Accordingly, the third point is also decided in favour of the petitioner. 20. In Balkishan Dhandhania (supra), this Court after having set aside the order of cognizance and issuance of process, remitted the case to the trial court for passing a fresh order after complying with the provision of Section 202 (1) Cr.P.C., as the complaint otherwise disclosed criminal offence.
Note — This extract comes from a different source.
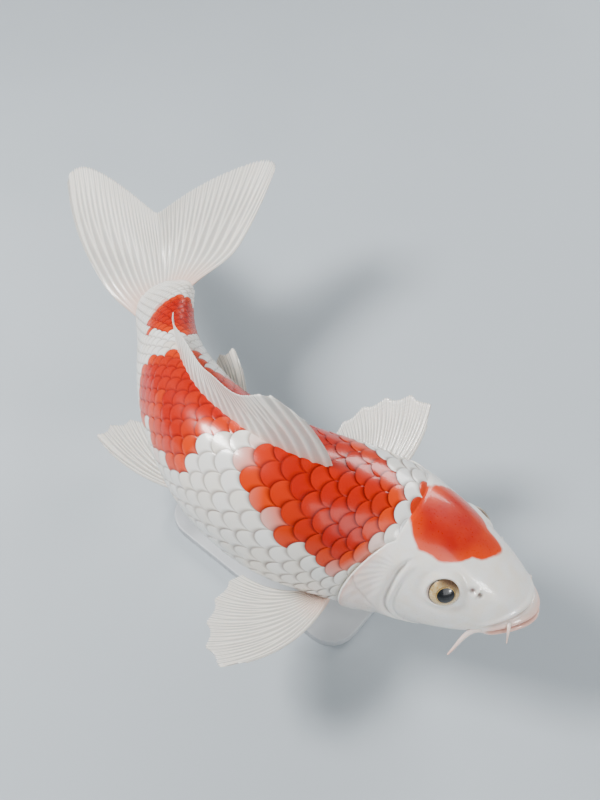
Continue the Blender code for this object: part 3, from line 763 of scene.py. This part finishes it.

The decision of Balkishan Dhandhania’s case was also followed by a learned Single Bench of this Court in Bajay Kumar Jalan, son of Ramawatar Jalan & Ors.-VS State of Assam reported in 2017 (5) GLT 811, wherein, this Court after setting aside the order of taking cognizance and issuing process for non-compliance with the provision of Section 202 (1) Cr.P.C. and for lack of territorial jurisdiction, directed the magistrate to return the complaint to the complainant for presenting it before the court having jurisdiction. In Y. Abraham Ajith & Ors.- VS- Inspector of Police (supra), the Apex Court, after having quashed the proceeding for lack of territorial jurisdiction of the magistrate directed the complaint to be returned for enabling the complainant to file it before the court having jurisdiction. The same course was followed by the Apex Court in Bhura Ram and Another-VSState of Rajasthan (supra). 21. In the instant case, though, the allegations made in the complaint prima facie disclosed an offence u/s 406 IPC, the impugned order of taking cognizance, was vitiated because of lack of territorial jurisdiction of the magistrate and also for violation of the mandatory provision of Section 202 (1) Cr.P.C. Therefore, the proceeding in C.R. Case No. 85 of 2018 is quashed. However, following the principle laid down by the Apex Court in Abraham’s case as well as Bhura Ram’s case and also the decision of the learned Single Bench of this Court in Bijay Kumar Jalan (supra), it is directed that the complaint be returned with liberty to the respondent no. 2 to file the same afresh in appropriate court having jurisdiction, if so desires. 22. With the above observation, the criminal petition stands allowed.